> [WHAT THE TASK REQUIRES]: Set down the material once more, exactly as it appears.

[BEGIN GIVEN DATA]

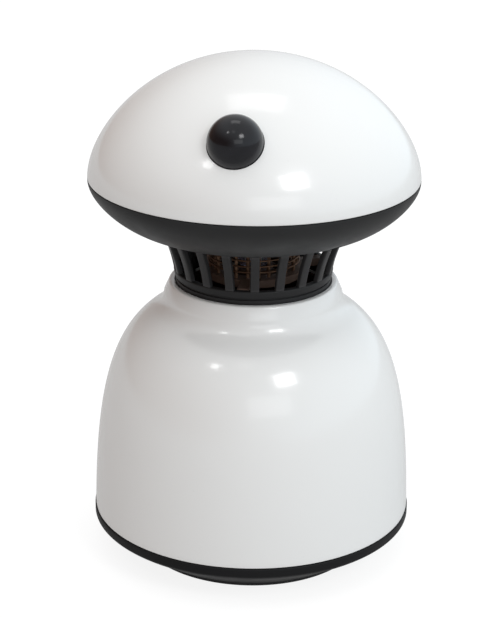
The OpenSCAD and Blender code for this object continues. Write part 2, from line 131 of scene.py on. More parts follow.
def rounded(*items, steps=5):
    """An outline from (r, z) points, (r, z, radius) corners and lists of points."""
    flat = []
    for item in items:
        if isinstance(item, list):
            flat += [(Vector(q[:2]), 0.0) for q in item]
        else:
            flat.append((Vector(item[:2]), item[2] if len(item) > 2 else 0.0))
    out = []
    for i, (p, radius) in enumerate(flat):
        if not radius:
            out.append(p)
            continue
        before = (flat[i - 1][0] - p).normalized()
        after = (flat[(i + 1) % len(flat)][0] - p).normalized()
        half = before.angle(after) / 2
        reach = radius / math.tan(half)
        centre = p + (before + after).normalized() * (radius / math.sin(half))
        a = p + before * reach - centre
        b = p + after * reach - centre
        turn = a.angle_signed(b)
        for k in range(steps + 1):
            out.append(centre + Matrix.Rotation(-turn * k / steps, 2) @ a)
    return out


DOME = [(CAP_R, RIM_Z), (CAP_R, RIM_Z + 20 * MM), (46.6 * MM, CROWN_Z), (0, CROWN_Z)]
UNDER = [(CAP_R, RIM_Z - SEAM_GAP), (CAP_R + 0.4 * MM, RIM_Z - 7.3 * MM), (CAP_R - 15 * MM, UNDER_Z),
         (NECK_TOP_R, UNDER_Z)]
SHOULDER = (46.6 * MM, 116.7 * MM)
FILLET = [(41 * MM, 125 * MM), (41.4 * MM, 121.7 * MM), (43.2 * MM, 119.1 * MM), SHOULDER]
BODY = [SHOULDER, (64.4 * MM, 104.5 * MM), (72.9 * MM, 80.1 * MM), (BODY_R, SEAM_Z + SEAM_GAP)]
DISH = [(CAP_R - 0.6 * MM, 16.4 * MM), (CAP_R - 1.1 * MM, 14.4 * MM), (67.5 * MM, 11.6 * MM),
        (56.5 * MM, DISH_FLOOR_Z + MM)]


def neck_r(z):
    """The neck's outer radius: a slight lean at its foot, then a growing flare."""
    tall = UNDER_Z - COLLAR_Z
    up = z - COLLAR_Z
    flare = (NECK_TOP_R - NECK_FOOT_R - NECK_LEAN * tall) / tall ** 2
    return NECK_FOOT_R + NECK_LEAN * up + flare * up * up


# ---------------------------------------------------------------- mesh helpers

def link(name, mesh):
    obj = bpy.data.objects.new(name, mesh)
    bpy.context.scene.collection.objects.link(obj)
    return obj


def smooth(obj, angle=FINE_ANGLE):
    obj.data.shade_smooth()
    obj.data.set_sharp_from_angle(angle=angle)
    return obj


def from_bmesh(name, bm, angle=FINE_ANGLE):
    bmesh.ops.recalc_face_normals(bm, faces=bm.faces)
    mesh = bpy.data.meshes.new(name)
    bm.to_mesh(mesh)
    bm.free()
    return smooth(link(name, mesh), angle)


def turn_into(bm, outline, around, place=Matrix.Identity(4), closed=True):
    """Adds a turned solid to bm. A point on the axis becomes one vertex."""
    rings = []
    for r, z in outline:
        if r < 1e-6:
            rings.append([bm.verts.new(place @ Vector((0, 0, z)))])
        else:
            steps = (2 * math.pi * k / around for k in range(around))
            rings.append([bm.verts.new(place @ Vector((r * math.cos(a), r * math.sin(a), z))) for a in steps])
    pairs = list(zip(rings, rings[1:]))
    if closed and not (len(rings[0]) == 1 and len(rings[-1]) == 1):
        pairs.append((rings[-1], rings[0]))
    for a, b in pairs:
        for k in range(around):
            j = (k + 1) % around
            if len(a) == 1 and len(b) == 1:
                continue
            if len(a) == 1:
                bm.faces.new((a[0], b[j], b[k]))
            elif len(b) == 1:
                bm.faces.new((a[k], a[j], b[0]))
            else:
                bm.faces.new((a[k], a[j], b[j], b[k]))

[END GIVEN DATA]

> [COMPLETE RESPONSE]:
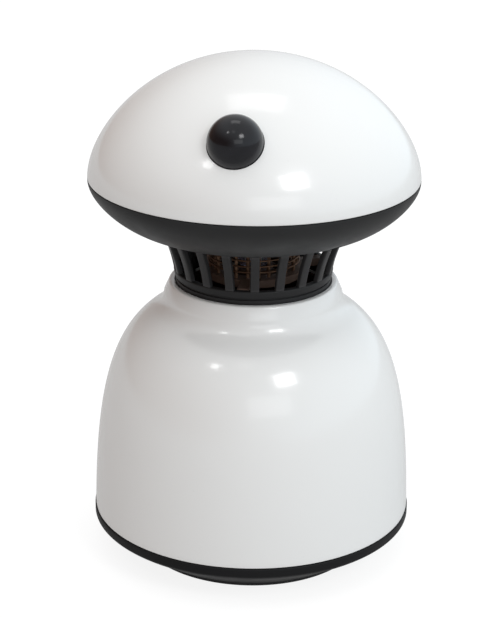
The OpenSCAD and Blender code for this object continues. Write part 2, from line 131 of scene.py on. More parts follow.
def rounded(*items, steps=5):
    """An outline from (r, z) points, (r, z, radius) corners and lists of points."""
    flat = []
    for item in items:
        if isinstance(item, list):
            flat += [(Vector(q[:2]), 0.0) for q in item]
        else:
            flat.append((Vector(item[:2]), item[2] if len(item) > 2 else 0.0))
    out = []
    for i, (p, radius) in enumerate(flat):
        if not radius:
            out.append(p)
            continue
        before = (flat[i - 1][0] - p).normalized()
        after = (flat[(i + 1) % len(flat)][0] - p).normalized()
        half = before.angle(after) / 2
        reach = radius / math.tan(half)
        centre = p + (before + after).normalized() * (radius / math.sin(half))
        a = p + before * reach - centre
        b = p + after * reach - centre
        turn = a.angle_signed(b)
        for k in range(steps + 1):
            out.append(centre + Matrix.Rotation(-turn * k / steps, 2) @ a)
    return out


DOME = [(CAP_R, RIM_Z), (CAP_R, RIM_Z + 20 * MM), (46.6 * MM, CROWN_Z), (0, CROWN_Z)]
UNDER = [(CAP_R, RIM_Z - SEAM_GAP), (CAP_R + 0.4 * MM, RIM_Z - 7.3 * MM), (CAP_R - 15 * MM, UNDER_Z),
         (NECK_TOP_R, UNDER_Z)]
SHOULDER = (46.6 * MM, 116.7 * MM)
FILLET = [(41 * MM, 125 * MM), (41.4 * MM, 121.7 * MM), (43.2 * MM, 119.1 * MM), SHOULDER]
BODY = [SHOULDER, (64.4 * MM, 104.5 * MM), (72.9 * MM, 80.1 * MM), (BODY_R, SEAM_Z + SEAM_GAP)]
DISH = [(CAP_R - 0.6 * MM, 16.4 * MM), (CAP_R - 1.1 * MM, 14.4 * MM), (67.5 * MM, 11.6 * MM),
        (56.5 * MM, DISH_FLOOR_Z + MM)]


def neck_r(z):
    """The neck's outer radius: a slight lean at its foot, then a growing flare."""
    tall = UNDER_Z - COLLAR_Z
    up = z - COLLAR_Z
    flare = (NECK_TOP_R - NECK_FOOT_R - NECK_LEAN * tall) / tall ** 2
    return NECK_FOOT_R + NECK_LEAN * up + flare * up * up


# ---------------------------------------------------------------- mesh helpers

def link(name, mesh):
    obj = bpy.data.objects.new(name, mesh)
    bpy.context.scene.collection.objects.link(obj)
    return obj


def smooth(obj, angle=FINE_ANGLE):
    obj.data.shade_smooth()
    obj.data.set_sharp_from_angle(angle=angle)
    return obj


def from_bmesh(name, bm, angle=FINE_ANGLE):
    bmesh.ops.recalc_face_normals(bm, faces=bm.faces)
    mesh = bpy.data.meshes.new(name)
    bm.to_mesh(mesh)
    bm.free()
    return smooth(link(name, mesh), angle)


def turn_into(bm, outline, around, place=Matrix.Identity(4), closed=True):
    """Adds a turned solid to bm. A point on the axis becomes one vertex."""
    rings = []
    for r, z in outline:
        if r < 1e-6:
            rings.append([bm.verts.new(place @ Vector((0, 0, z)))])
        else:
            steps = (2 * math.pi * k / around for k in range(around))
            rings.append([bm.verts.new(place @ Vector((r * math.cos(a), r * math.sin(a), z))) for a in steps])
    pairs = list(zip(rings, rings[1:]))
    if closed and not (len(rings[0]) == 1 and len(rings[-1]) == 1):
        pairs.append((rings[-1], rings[0]))
    for a, b in pairs:
        for k in range(around):
            j = (k + 1) % around
            if len(a) == 1 and len(b) == 1:
                continue
            if len(a) == 1:
                bm.faces.new((a[0], b[j], b[k]))
            elif len(b) == 1:
                bm.faces.new((a[k], a[j], b[0]))
            else:
                bm.faces.new((a[k], a[j], b[j], b[k]))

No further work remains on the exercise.